Farmers and local communities are not merely beneficiaries of resilience programmes. They are custodians of the landscapes where resilience must ultimately be built.
Building resilience from the ground up
Vietnam already has strong foundations to build upon. The country has demonstrated leadership in disaster risk reduction, climate adaptation, sustainable agriculture, forest protection and food systems transformation. It has also made ambitious national commitments and accumulated valuable experience across provinces and sectors. The task now is to connect these efforts more strategically and scale up what works.
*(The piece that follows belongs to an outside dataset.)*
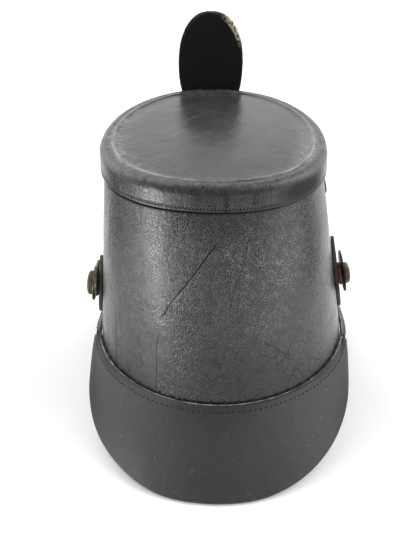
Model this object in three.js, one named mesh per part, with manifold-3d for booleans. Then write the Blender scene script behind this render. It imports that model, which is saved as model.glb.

At FAO, this agenda remains central to our work in Vietnam. We support initiatives that strengthen climate-resilient agriculture, promote sustainable forest and fisheries management, reduce disaster risks, advance the One Health approach, transform food systems and leverage data and innovation to improve decision-making.
Across all these areas, one principle remains clear: environmental sustainability and food security cannot be separated. The health of ecosystems and the wellbeing of people are fundamentally interconnected.
World Environment Day reminds us that the environment is not a standalone sector. It is the foundation upon which food security, public health, livelihoods, disaster risk reduction and long-term prosperity depend.
As Vietnam continues its journey toward high-income status and deeper global integration, the quality of growth will matter as much as its pace. Growth that protects and restores natural systems will be more durable, more inclusive and more resilient.
The quiet infrastructure of climate resilience is already all around us, in forests, rivers, wetlands, farms, soils and coastal ecosystems. It asks not simply to be admired, but to be understood, valued and invested in.
On this World Environment Day, recognizing that reality may be one of the most important climate actions we can take.